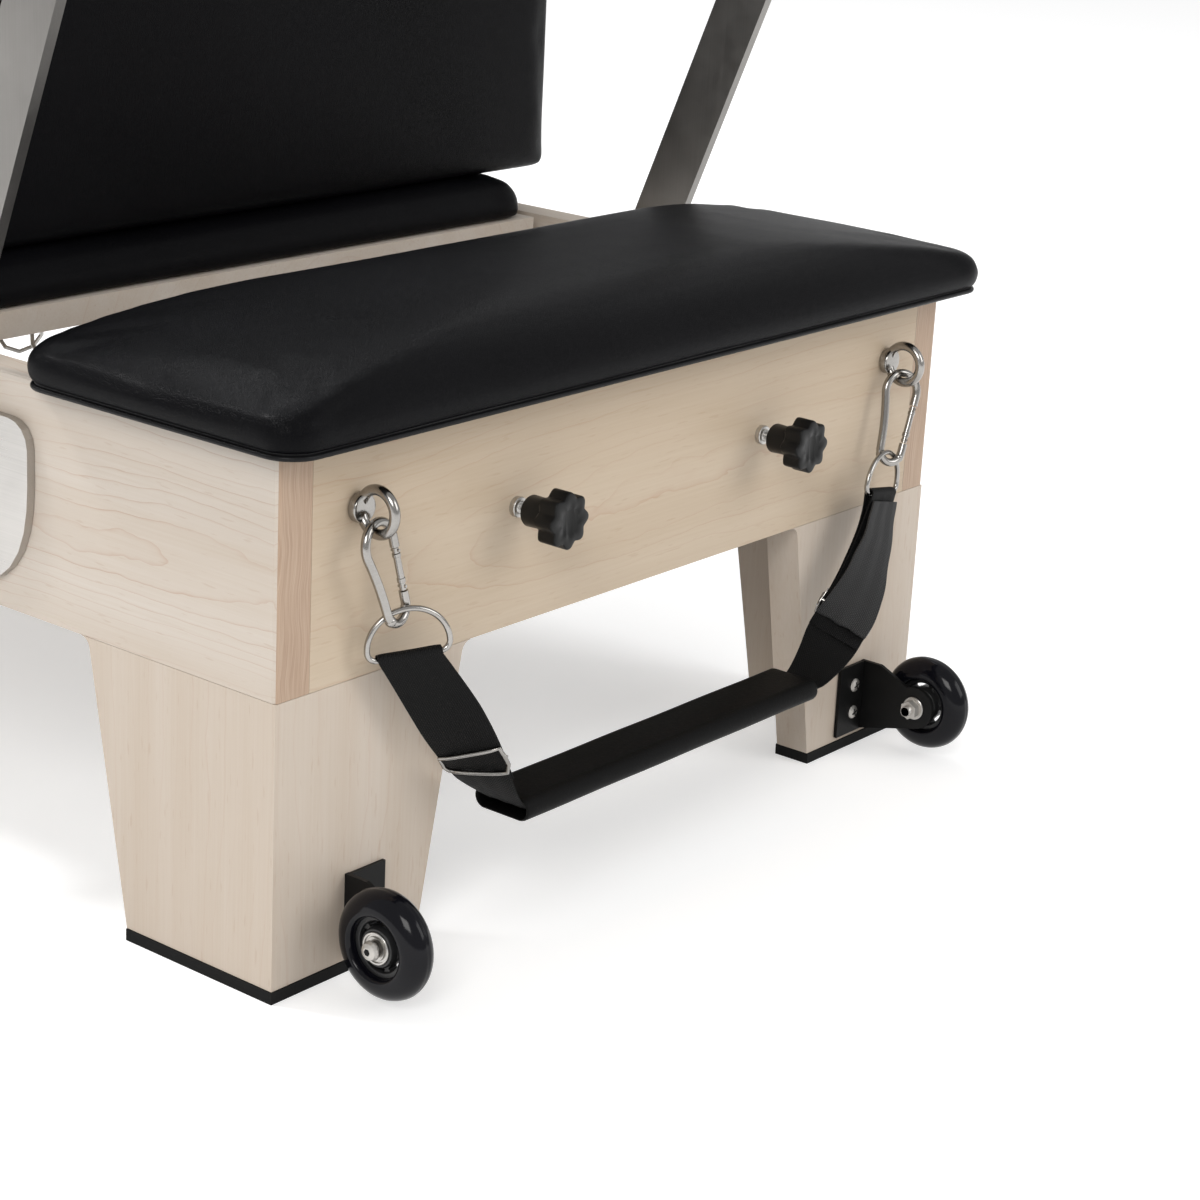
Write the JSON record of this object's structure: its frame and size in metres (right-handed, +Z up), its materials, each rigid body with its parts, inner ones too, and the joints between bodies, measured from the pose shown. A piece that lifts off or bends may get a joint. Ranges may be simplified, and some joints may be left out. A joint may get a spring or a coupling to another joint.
{
  "type": "pilates reformer with tower",
  "caption": "Wooden pilates reformer with a sprung carriage, padded foot platform, footbar, foot strap, sitting box, transport wheels and a steel tower.",
  "frame": {"origin": "on the floor under the middle of the bounding box", "axes": "+X to the right seen from the foot end, +Y from the foot end to the tower, +Z up"},
  "size_m": [0.78, 2.5269, 2.1],
  "materials": {
    "maple": "clear satin lacquer on pale maple",
    "vinyl": "smooth black upholstery vinyl",
    "stainless": "polished stainless steel",
    "brushed": "brushed bright steel",
    "black_steel": "black powder coat",
    "black_plastic": "moulded black plastic",
    "webbing": "black woven webbing",
    "rubber": "black rubber",
    "polyurethane": "glossy black urethane"
  },
  "bodies": {
    "frame": {"side_rail_left": "maple", "side_rail_right": "maple", "end_rail_foot": "maple", "end_rail_head": "maple", "leg_foot_left": "maple", "rubber_foot_foot_left": "rubber", "leg_foot_right": "maple", "rubber_foot_foot_right": "rubber", "leg_head_left": "maple", "rubber_foot_head_left": "rubber", "leg_head_right": "maple", "rubber_foot_head_right": "rubber", "platform_board": "vinyl", "platform_pad": "vinyl", "eye_bolt_left": "stainless", "eye_bolt_right": "stainless", "wheel_bracket_left": "black_steel", "wheel_bracket_right": "black_steel", "footbar_plate_left": "brushed", "footbar_plate_right": "brushed", "spring_bar": "brushed", "carriage_spring_1": "stainless", "carriage_spring_2": "stainless", "carriage_spring_3": "stainless", "carriage_spring_4": "stainless", "tower_frame": "stainless"},
    "footbar": {"footbar": "brushed", "footbar_grip": "rubber"},
    "carriage": {"carriage_board": "maple", "carriage_pad": "vinyl", "shoulder_rest_left": "vinyl", "shoulder_rest_right": "vinyl"},
    "foot_strap": {"snap_hook_left": "stainless", "snap_hook_right": "stainless", "dee_ring_left": "stainless", "dee_ring_right": "stainless", "strap_webbing": "webbing", "strap_slide_left": "stainless", "strap_slide_right": "stainless", "strap_handle": "rubber"},
    "push_through_bar": {"push_through_bar": "stainless"},
    "headrest": {"headrest": "vinyl"},
    "sitting_box": {"sitting_box": "vinyl"},
    "carriage_roller_front_left": {"carriage_roller_front_left": "black_plastic"},
    "carriage_roller_front_right": {"carriage_roller_front_right": "black_plastic"},
    "carriage_roller_back_left": {"carriage_roller_back_left": "black_plastic"},
    "carriage_roller_back_right": {"carriage_roller_back_right": "black_plastic"},
    "star_knob_left": {"star_knob_left": "black_plastic"},
    "footbar_knob_left": {"footbar_knob_left": "black_plastic"},
    "snap_gate_left": {"snap_gate_left": "stainless"},
    "transport_wheel_left": {"transport_wheel_left": "polyurethane"},
    "leg_spring_left": {"leg_spring_left": "stainless"},
    "pulley_left": {"pulley_left": "black_plastic"},
    "star_knob_right": {"star_knob_right": "black_plastic"},
    "footbar_knob_right": {"footbar_knob_right": "black_plastic"},
    "snap_gate_right": {"snap_gate_right": "stainless"},
    "transport_wheel_right": {"transport_wheel_right": "polyurethane"},
    "leg_spring_right": {"leg_spring_right": "stainless"},
    "pulley_right": {"pulley_right": "black_plastic"}
  },
  "joints": [
    {"name": "footbar_pivot", "type": "hinge", "parent": "frame", "child": "footbar", "pos_m": [0, -0.8635, 0.275], "axis": [1, 0, 0], "range_deg": [-36, 8]},
    {"name": "carriage_slide", "type": "slide", "parent": "frame", "child": "carriage", "axis": [0, 1, 0], "range_m": [0, 0.9], "stiffness_N_per_m": 300, "deforming": ["carriage_spring_1", "carriage_spring_2", "carriage_spring_3", "carriage_spring_4"]},
    {"name": "carriage_roller_front_left_spin", "type": "hinge", "parent": "carriage", "child": "carriage_roller_front_left", "pos_m": [-0.3025, -0.708, 0.2973], "axis": [-1, 0, 0], "range_deg": [0, 2400]},
    {"name": "carriage_roller_front_right_spin", "type": "hinge", "parent": "carriage", "child": "carriage_roller_front_right", "pos_m": [0.3025, -0.708, 0.2973], "axis": [-1, 0, 0], "range_deg": [0, 2400]},
    {"name": "carriage_roller_back_left_spin", "type": "hinge", "parent": "carriage", "child": "carriage_roller_back_left", "pos_m": [-0.3025, -0.048, 0.2973], "axis": [-1, 0, 0], "range_deg": [0, 2400]},
    {"name": "carriage_roller_back_right_spin", "type": "hinge", "parent": "carriage", "child": "carriage_roller_back_right", "pos_m": [0.3025, -0.048, 0.2973], "axis": [-1, 0, 0], "range_deg": [0, 2400]},
    {"name": "headrest_tilt", "type": "hinge", "parent": "carriage", "child": "headrest", "pos_m": [0, 0.056, 0.3773], "axis": [1, 0, 0], "range_deg": [0, 40]},
    {"name": "sitting_box_lift", "type": "slide", "parent": "carriage", "child": "sitting_box", "axis": [0, 0, 1], "range_m": [0, 0.15]},
    {"name": "foot_strap_swing", "type": "hinge", "parent": "frame", "child": "foot_strap", "pos_m": [0, -1.1935, 0.3052], "axis": [-1, 0, 0], "range_deg": [-1, 95]},
    {"name": "push_through_bar_swing", "type": "hinge", "parent": "frame", "child": "push_through_bar", "pos_m": [0, 1.2445, 1.96], "axis": [1, 0, 0], "range_deg": [-100, 100]},
    {"name": "star_knob_left_turn", "type": "hinge", "parent": "frame", "child": "star_knob_left", "pos_m": [-0.137, -1.177, 0.276], "axis": [0, -1, 0], "continuous": true},
    {"name": "footbar_knob_left_turn", "type": "hinge", "parent": "footbar", "child": "footbar_knob_left", "pos_m": [-0.368, -0.84461, 0.22655], "axis": [-1, 0, 0], "continuous": true},
    {"name": "snap_gate_left_open", "type": "hinge", "parent": "foot_strap", "child": "snap_gate_left", "pos_m": [-0.26657, -1.19238, 0.27963], "axis": [-0.1381, 0.983, -0.1209], "range_deg": [0, 14], "stiffness_Nm_per_rad": 0.02},
    {"name": "transport_wheel_left_spin", "type": "hinge", "parent": "frame", "child": "transport_wheel_left", "pos_m": [-0.303, -1.2275, 0.042], "axis": [1, 0, 0], "continuous": true},
    {"name": "leg_spring_left_swing", "type": "hinge", "parent": "frame", "child": "leg_spring_left", "pos_m": [-0.3, 1.2045, 1.84], "axis": [-1, 0, 0], "range_deg": [0, 80]},
    {"name": "pulley_left_spin", "type": "hinge", "parent": "frame", "child": "pulley_left", "pos_m": [-0.3, 1.1655, 0.78], "axis": [1, 0, 0], "continuous": true},
    {"name": "star_knob_right_turn", "type": "hinge", "parent": "frame", "child": "star_knob_right", "pos_m": [0.128, -1.177, 0.276], "axis": [0, -1, 0], "continuous": true},
    {"name": "footbar_knob_right_turn", "type": "hinge", "parent": "footbar", "child": "footbar_knob_right", "pos_m": [0.368, -0.84461, 0.22655], "axis": [1, 0, 0], "continuous": true},
    {"name": "snap_gate_right_open", "type": "hinge", "parent": "foot_strap", "child": "snap_gate_right", "pos_m": [0.29114, -1.19959, 0.27263], "axis": [0.3366, 0.9248, -0.1774], "range_deg": [0, 14], "stiffness_Nm_per_rad": 0.02},
    {"name": "transport_wheel_right_spin", "type": "hinge", "parent": "frame", "child": "transport_wheel_right", "pos_m": [0.303, -1.2275, 0.042], "axis": [1, 0, 0], "continuous": true},
    {"name": "leg_spring_right_swing", "type": "hinge", "parent": "frame", "child": "leg_spring_right", "pos_m": [0.3, 1.2045, 1.84], "axis": [-1, 0, 0], "range_deg": [0, 80]},
    {"name": "pulley_right_spin", "type": "hinge", "parent": "frame", "child": "pulley_right", "pos_m": [0.3, 1.1655, 0.78], "axis": [1, 0, 0], "continuous": true}
  ],
  "couplings": [
    {"joint": "carriage_roller_front_left_spin", "follows": "carriage_slide", "rad_per_m": 45.455},
    {"joint": "carriage_roller_front_right_spin", "follows": "carriage_slide", "rad_per_m": 45.455},
    {"joint": "carriage_roller_back_left_spin", "follows": "carriage_slide", "rad_per_m": 45.455},
    {"joint": "carriage_roller_back_right_spin", "follows": "carriage_slide", "rad_per_m": 45.455}
  ]
}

----

◆ Exercise instructions: Copy each line that holds the word "materials".

◆ Full answer:
Write the JSON record of this object's structure: its frame and size in metres (right-handed, +Z up), its materials, each rigid body with its parts, inner ones too, and the joints between bodies, measured from the pose shown. A piece that lifts off or bends may get a joint. Ranges may be simplified, and some joints may be left out. A joint may get a spring or a coupling to another joint.
  "materials": {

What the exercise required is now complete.